The afternoon before the dinner, I sat with Howard and his main Vermont political advisor Kate in a van in downtown Des Moines. I gave them the speech to read. Kate spoke first. “It sounds like Bernie Sanders.” Fuck, a knife in the belly. Now in 2003, most people didn’t know Bernie. He had long hid in the backwoods of Vermont and the backbenches of Congress, two places outside the halls of academia where anyone could claim in the first decade of the 21st century to be an American socialist. My fellow Americans, I knew Bernie and I was and am no Bernie Sanders.

Much more amusingly, the former governor said it sounded like Lyndon LaRouche. Again, unlike most of my fellow Americans, I knew who Lyndon LaRouche was. In fact, in 1986, a month after I had left my employment as political attache for the Illinois Senate President, three LaRouchies won the Democratic nominations for state-wide office. In the November general election, the Illinois Democrats had to run independents against their own primary winners. That’s what a mess the Democratic party was in one of the biggest states of the union in 1980s.

I went to the Jefferson/Jackson Dinner the next day. Not the Chair of the dinner, none other than Mrs. Bill herself, or any of the six or seven candidates, mentioned Jefferson or Jackson. The Iowa party would drop the two presidents from the name of the dinner a few years later. It’s now called the Liberty and Justice dinner. Howard gave his standard George Bush sucks rant.
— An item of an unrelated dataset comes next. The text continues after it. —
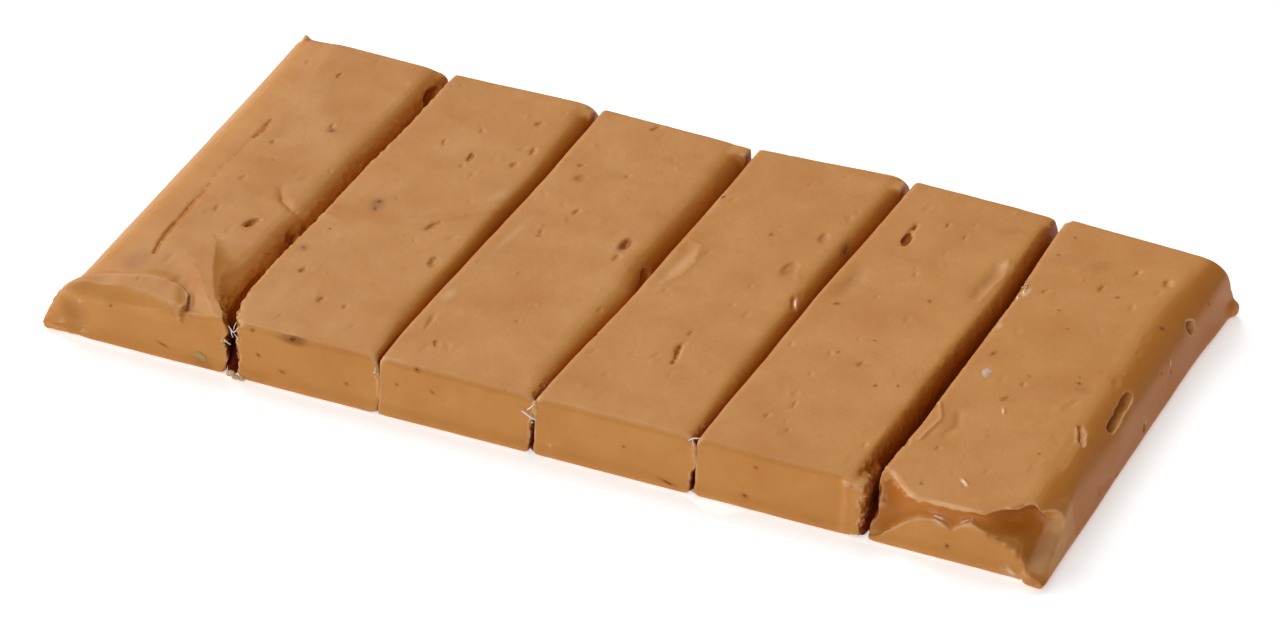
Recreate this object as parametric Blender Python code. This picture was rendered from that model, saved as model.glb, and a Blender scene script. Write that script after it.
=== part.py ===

Howard was going to say what Howard wanted. The gathered Democrats ate it up, just as they do today's “Trump sucks.”

I went back to Vermont, spending the next few weeks trying to help counter the proliferating punches coming-in. None of them alone a knockout, but together they were doing damage and we had nowhere else to pivot. Winter in Vermont can be brutally cold and extremely dark.

Big-time American presidential politics, "Better than sex," said the Good Doctor Thompson.